Clark hoped Sammis would continue as editor, but other business obligations prevented him from committing himself to the project. On Sammis advice, the committee contracted with Nathan H. Weed, editor of Life Insurance Independent, whose offices were at 35 Liberty St. in lower Manhattans financial district, to become editor and publisher. With a staff of one, Thomas Scanlon, serving as associate editor, Weed took over responsibility for getting the magazine out each month in January 1907.
The Early Issues
Association members and insurance journalists quickly adopted the habit of referring to NALUs new journal as simply "the News." The first issues (or "numbers," as they were usually called) were a combination of association boosting, convention promoting, opinion, exhortation and industry news and gossip. As might be expected, much of the news and opinion dealt with the fallout from the Armstrong hearings. The progress of proposals to amend Section 97 of the New York insurance law, which severely limited agents and general agents compensation, appeared in almost every issue for a while.

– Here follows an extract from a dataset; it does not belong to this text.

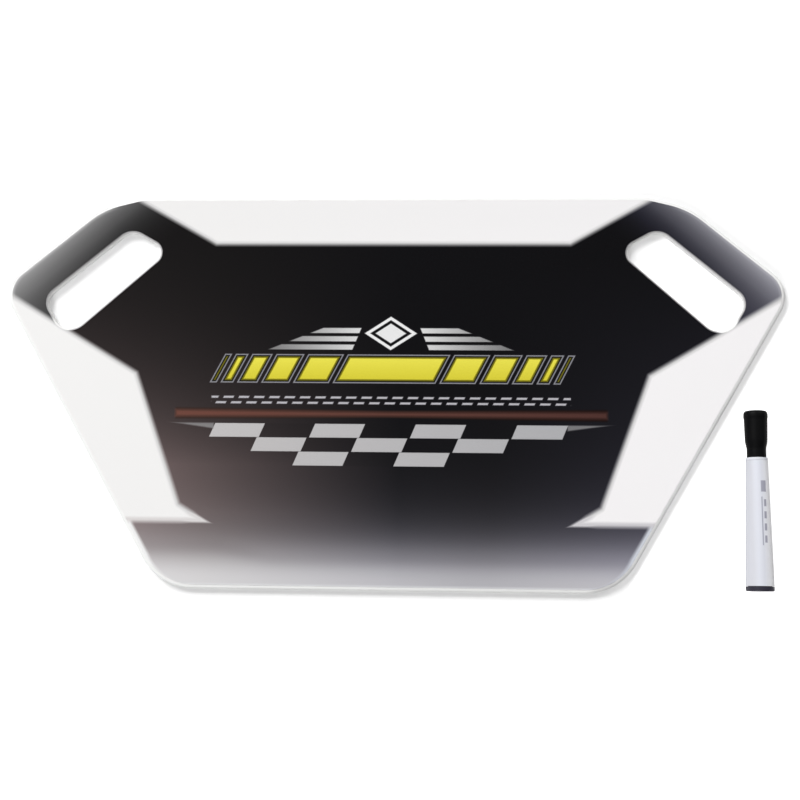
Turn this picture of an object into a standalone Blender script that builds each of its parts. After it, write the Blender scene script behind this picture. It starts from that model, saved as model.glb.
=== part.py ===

Weed set a pattern. Like any editor, he aimed to give the readers what they wanted and to satisfy the expectations of the owners, in this case, the association officers. Certain features of the magazines format and content would become standard for the next 65 years, at least. The summer issues always contained some promotional material to encourage attendance at the associations annual convention, while the October or November issue would be primarily a review of the convention. Editors never had to plan the "convention number," since a summary of the high points and social events with photos, along with the texts of committee reports and the guest speakers presentations, would fill all the pages.
He also introduced a column devoted to local association activities, drawn from the reports of local secretaries and printed in the back of each issue, which often ran into six or eight pages in small type. This left much to the whim and writing ability of individual secretaries. Some favored brevity, simply listing the election of officers, time and place of meetings, the guest speakers and their topics, and current legislative and publicity campaigns. Others were more elaborate, offering long excerpts from speeches and detailed descriptions of social activities. The logic behind this column was central to the journals mission at the time: Keeping members informed about the activities of associations in other parts of the country to help them gauge their own progress in developing programs for running successful meetings, recruiting members, generating publicity and pursuing legislative goals. For the historian, these reports are more than a chronicle of activities, since many offer insight into the interests, mores and social habits of the time, along with a good deal of regional flavor.
After that first year, LAN had a subscription list of about 700. With promotional and complimentary mailings, Nathan Weed was sending out a total of 2,750 copies each month and the magazine was $300 in the hole. Meanwhile, Weed announced he had no interest in renewing his contract with NALU which would run out in the summer of 1908. In March 1908, the editorial committee, headed by Charles Jerome Edwards and including Clark, Plummer, Scovel and Wyman, agreed to guarantee the magazines appearance and its expenses personally until other arrangements could be made.
When the NALU convention met in Los Angeles the following August, the executive committee proposed raising membership dues to $2 with an automatic subscription included. Some objected to "the compulsory subscription idea," however, arguing that "the News ought to live on its own strength, if it is to live at all." Another delegate complained that the increase in dues "militated against securing new members." Ernest Clark, William Justice of Buffalo, William Scott of Philadelphia and a number of others rushed to the magazines defense.
"I will fight as hard for a dollar as anybody, if there is any principle involved. But it is simply the outlay of a dollar," Scott argued. "The men who have charge of it have devoted not only energy and time and talent, but they have devoted everything; they have given us their innermost thoughts, and I think we should appreciate it to the tune of one dollar a year for 12 copies. I am satisfied to renew my subscription." Sammis pointed out that it was "too perfectly absurd for consideration" to expect a new magazine to make money in such a short time. "You cannot buy white paper, you cannot pay for setting type, you cannot pay for printing, binding, mailing, editorial services and advertising soliciting without having some money," he declared.
Ernest Clark could hardly believe his ears, asserting that he regarded founding the journal as his greatest contribution to the association and to the insurance business. He never wavered from that view and kept up a keen interest in the magazines fortunes, even after serving as the national associations president in 1913 and he continued to hold a seat on NALUs publications committee until 1922.
After considerable discussion, the magazines supporters prevailed, and thus LAN became one of the perquisites for joining a life underwriters association. In the years following when the editorial scope widened and the journalistic quality improved, it became a major selling point for recruiting new members. "Worth the price of membership alone," is still many a membership chairmans promotional slogan.
Having gained the approval of the associations for a dues increase, the executive council instructed Edwards (the only NALU president elected for two terms) and Frank McMullen of Rochester, a former NALU president and chairman of the finance committee, to find an editor. They decided on a young journalist, Everett M. Ensign, who began work on Nov. 1, 1908.